Finding a mediocre player

Abstract Consider a totally ordered set S of n elements; as an example, a set of tennis players and their rankings. Further assume that their ranking is a total order and thus satisfies transitivity and anti-symmetry. Following Frances Yao (1974), an element (player) is said to be ( i , j ) -mediocre if it is neither among the top i nor among the bottom j elements of S . Finding a mediocre element is closely related to finding the median element. More than 40 years ago, Yao suggested a very simple and elegant algorithm for finding an ( i , j ) -mediocre element: Pick i + j + 1 elements arbitrarily and select the ( i + 1 ) -th largest among them.
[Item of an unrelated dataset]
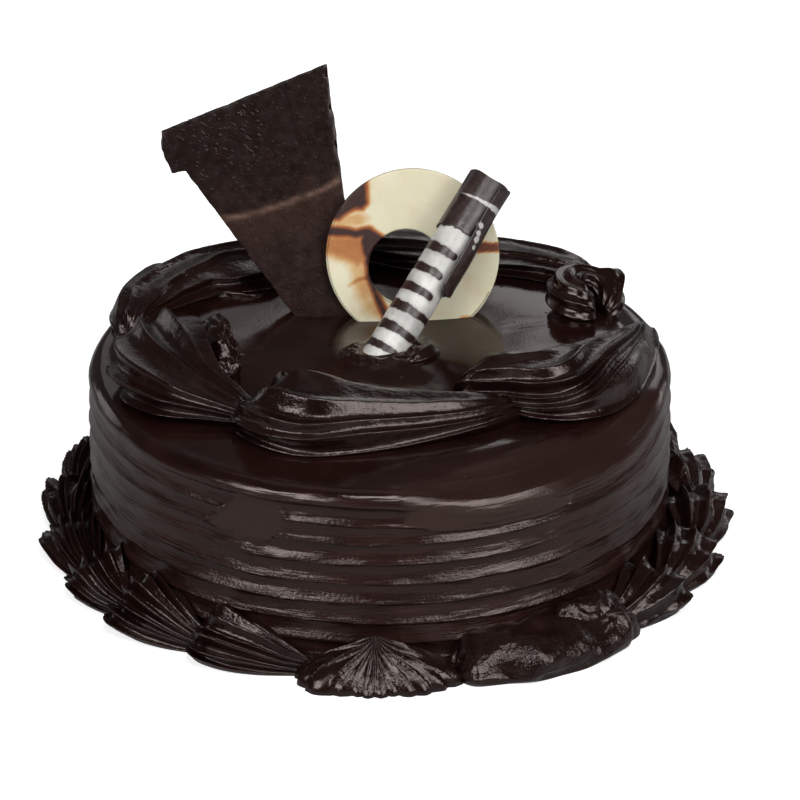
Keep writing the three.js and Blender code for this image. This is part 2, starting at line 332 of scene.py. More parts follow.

She also asked: “Is this the best algorithm?” No one seems to have found a better algorithm ever since. We first provide a deterministic algorithm that beats the worst-case comparison bound in Yao’s algorithm for a large range of values of i (and corresponding suitable j = j ( i ) ) even if the current best selection algorithm is used. We then repeat the exercise for randomized algorithms; the average number of comparisons of our algorithm beats the average comparison bound in Yao’s algorithm for another large range of values of i (and corresponding suitable j = j ( i ) ) even if the best selection algorithm is used; the improvement is most notable in the symmetric case i = j . Moreover, the tight bound obtained in the analysis of Yao’s algorithm allows us to give a definite answer for this class of algorithms. In summary, we answer Yao’s question as follows: (i) “Presently not” for deterministic algorithms and (ii) “Definitely not” for randomized algorithms. (In fairness, it should be said however that Yao posed the question in the context of deterministic algorithms.)